By Lisa Courtney Lloyd

Before I get into this blog post, I want to say my thoughts go out to those dealing with the wildfires burning in the US right now. First COVID-19, now wildfires and for many, a whole host of other concerns in between.

It is a time to pause. To think. To reflect.

I didn’t always take the time to reflect. Oh no, I was that “busier than thou” person. But with age, experience and circumstances, I pause more often now in life … and in work.

The wisest of my colleagues have always encouraged leaders to make time to think and as part of that thinking to try to understand the purpose of a business; the why.

It’s the need to articulate the why that has made Simon Sinek a recognized name in business and one of the most popular TED presenters of all time. If you don’t know him, I encourage you to take a look at his YouTube video (link below). I promise it will be an hour well spent. But to keep you here reading this blog, let me summarize what he says:

Why is not about making money. That’s a result. Why is a purpose, cause or belief. It’s the very reason your organization exists.  People don’t buy what you do, they buy why you do it.

During the past few months, I’ve had the opportunity to meet a lot of business owners, service providers, and association staff connected to agriculture.  For obvious reasons, all my meetings have been virtual, which you might think would inhibit conversation, but more often, it hasn’t.

What has struck me about these conversations is how quickly strangers reach a comfort level and the discussion gets real. It’s my observation that those who work directly for an agribusiness, or provide services to them, are part of a community and that community is committed, even passionate about what they do.

That brings me back to why. I’m going to go out on a limb here and say that with agribusinesses, the majority of the purposes – the why – can be broadly categorized under two types:

  • feeding the world, and
  • creating or maintaining natural beauty.  

These seem like wholesome purposes that anyone could get behind, so it’s unfortunate and frustrating that agriculture seems to be so often misunderstood and underappreciated. Full disclosure, I did not grow up on a farm.
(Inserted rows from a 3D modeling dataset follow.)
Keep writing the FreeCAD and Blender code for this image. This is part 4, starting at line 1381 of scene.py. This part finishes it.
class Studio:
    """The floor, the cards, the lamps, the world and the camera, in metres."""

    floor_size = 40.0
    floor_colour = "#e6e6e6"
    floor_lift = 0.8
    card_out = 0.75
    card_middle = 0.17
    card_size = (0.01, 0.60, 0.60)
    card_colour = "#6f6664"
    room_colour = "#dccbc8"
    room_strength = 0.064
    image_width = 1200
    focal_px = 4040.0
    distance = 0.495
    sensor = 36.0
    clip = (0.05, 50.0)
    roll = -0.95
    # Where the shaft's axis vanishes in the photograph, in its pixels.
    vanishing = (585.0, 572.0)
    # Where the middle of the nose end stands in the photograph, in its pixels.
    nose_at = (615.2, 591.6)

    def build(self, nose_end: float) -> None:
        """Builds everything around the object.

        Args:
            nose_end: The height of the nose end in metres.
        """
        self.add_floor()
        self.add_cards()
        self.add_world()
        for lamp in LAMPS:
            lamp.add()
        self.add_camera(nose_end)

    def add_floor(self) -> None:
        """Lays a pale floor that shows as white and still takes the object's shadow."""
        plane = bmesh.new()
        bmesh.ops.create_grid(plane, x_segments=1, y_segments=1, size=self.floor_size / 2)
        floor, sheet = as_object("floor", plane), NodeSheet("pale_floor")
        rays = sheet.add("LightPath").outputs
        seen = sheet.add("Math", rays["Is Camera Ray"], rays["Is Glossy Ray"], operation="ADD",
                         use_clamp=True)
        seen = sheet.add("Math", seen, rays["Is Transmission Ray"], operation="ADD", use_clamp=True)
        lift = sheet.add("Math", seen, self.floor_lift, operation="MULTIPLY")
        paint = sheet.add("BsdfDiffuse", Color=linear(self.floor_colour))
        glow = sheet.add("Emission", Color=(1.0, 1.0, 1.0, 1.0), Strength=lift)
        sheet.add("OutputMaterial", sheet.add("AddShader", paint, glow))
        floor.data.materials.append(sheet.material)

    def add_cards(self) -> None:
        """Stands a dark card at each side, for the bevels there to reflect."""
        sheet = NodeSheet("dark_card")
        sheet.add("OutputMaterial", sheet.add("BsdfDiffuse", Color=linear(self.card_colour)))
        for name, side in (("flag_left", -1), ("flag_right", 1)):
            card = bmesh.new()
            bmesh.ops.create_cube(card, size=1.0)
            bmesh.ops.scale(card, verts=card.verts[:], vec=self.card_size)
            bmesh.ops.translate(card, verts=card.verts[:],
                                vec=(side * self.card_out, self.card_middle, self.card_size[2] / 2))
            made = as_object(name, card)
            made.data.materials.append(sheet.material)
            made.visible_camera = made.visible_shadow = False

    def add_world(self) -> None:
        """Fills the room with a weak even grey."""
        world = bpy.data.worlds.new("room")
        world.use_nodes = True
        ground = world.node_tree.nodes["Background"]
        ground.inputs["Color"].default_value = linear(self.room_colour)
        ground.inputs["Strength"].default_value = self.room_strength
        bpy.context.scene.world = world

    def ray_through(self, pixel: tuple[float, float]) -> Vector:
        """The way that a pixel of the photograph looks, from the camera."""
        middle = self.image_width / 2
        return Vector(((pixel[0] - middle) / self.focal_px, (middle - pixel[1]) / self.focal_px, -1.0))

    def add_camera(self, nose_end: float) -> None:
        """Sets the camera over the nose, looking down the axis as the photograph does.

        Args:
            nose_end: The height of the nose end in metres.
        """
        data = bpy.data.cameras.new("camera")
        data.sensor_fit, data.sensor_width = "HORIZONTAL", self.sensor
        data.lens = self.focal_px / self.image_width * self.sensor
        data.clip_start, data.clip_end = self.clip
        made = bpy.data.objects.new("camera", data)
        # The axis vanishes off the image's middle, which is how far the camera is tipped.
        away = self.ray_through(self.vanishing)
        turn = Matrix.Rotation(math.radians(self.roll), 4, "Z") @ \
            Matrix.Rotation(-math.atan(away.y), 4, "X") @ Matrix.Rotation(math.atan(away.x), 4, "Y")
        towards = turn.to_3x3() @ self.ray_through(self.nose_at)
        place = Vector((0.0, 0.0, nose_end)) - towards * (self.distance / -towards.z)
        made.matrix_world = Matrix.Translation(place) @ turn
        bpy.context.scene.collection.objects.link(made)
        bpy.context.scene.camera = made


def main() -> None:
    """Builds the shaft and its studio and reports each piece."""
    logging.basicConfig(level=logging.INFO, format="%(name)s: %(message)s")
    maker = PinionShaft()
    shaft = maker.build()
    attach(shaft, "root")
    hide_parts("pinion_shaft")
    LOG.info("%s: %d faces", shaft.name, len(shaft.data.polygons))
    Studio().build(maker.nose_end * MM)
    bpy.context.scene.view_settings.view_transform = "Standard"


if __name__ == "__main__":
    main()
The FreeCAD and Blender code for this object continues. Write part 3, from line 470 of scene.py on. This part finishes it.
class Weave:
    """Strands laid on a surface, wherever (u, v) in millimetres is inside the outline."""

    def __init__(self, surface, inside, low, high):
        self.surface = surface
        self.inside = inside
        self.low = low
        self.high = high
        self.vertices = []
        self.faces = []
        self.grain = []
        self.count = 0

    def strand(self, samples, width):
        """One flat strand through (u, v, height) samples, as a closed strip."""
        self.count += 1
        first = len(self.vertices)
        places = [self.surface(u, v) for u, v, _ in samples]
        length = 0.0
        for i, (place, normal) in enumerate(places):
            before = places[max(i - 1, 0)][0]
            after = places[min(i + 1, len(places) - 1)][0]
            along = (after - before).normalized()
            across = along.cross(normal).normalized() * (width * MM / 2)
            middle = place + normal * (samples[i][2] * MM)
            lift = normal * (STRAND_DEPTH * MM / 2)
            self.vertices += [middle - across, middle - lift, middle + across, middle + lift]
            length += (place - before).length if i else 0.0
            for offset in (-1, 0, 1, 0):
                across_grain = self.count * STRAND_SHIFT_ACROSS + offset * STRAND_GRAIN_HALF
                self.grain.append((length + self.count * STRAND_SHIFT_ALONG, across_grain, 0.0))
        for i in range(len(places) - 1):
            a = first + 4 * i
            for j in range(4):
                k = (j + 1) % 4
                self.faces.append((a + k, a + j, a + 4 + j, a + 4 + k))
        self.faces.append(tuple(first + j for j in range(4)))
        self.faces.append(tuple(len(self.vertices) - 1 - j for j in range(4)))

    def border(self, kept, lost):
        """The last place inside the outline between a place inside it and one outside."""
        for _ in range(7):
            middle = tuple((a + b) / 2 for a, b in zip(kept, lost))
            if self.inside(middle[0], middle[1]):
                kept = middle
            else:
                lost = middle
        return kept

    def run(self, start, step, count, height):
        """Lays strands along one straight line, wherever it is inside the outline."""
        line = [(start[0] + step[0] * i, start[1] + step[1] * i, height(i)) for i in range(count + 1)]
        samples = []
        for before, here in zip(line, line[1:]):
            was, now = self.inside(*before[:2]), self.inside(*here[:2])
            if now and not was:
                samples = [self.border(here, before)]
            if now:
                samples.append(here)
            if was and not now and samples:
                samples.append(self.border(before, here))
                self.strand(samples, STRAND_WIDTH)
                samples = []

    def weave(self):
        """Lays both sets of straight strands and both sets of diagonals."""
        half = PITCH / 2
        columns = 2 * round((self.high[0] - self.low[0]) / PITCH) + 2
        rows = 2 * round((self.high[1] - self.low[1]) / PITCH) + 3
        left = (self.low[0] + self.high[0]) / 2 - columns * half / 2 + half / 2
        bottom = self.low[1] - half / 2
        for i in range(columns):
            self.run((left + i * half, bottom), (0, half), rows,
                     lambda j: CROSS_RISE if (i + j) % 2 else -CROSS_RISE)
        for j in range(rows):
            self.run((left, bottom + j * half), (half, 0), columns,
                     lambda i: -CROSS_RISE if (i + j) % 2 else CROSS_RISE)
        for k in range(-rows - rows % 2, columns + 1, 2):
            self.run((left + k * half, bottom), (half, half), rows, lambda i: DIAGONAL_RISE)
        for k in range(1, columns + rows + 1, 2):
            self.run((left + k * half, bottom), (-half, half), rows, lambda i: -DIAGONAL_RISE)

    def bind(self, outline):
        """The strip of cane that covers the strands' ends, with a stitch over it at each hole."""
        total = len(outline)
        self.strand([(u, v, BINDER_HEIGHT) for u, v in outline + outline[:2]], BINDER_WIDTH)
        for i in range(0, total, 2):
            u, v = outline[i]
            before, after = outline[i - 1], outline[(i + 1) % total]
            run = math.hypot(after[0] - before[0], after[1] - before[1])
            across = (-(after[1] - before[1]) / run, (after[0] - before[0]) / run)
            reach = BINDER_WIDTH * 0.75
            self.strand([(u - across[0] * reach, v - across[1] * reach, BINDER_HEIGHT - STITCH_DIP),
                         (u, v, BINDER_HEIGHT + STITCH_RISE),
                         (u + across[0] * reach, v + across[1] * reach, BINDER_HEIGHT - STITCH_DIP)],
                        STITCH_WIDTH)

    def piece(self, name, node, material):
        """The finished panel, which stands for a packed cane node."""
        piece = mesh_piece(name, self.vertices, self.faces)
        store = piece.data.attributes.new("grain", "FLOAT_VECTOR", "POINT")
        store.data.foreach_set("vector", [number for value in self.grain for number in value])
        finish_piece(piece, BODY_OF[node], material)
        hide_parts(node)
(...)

I’m a fisherman’s daughter from Nova Scotia who is now working in an office in Ottawa. But for more than 15 years I’ve been working alongside agriculture and have seen this urban-rural/consumer-farmer divide. COVID-19, which clearly demonstrated the importance of our food supply, may have helped advance this discussion, but there is still a gap that needs to close.

Obviously, there are no silver bullets to overcoming these issues (people have been working on it for years) but a suggestion would be for agribusiness owners and management to take some time to think about their business; to reflect on the real purpose behind what they are doing and articulate it. Let that purpose come through in how you act and in what you say and do. Because, to bring you back to Sinek, people don’t buy what you do, they buy why you do it.

At Market Maker, we’ve spent a lot of time (and killed a few braincells) discussing this concept and have determined that our purpose is to help strengthen North American agribusinesses … by providing a solution to succession/ to ownership transition. This clarity keeps us focused and guides our decisions.

If you haven’t already, I encourage you to listen to Sinek and then think about your purpose. If you know your why, feel free to share it. I’m always interested in learning about what makes other organizations tick.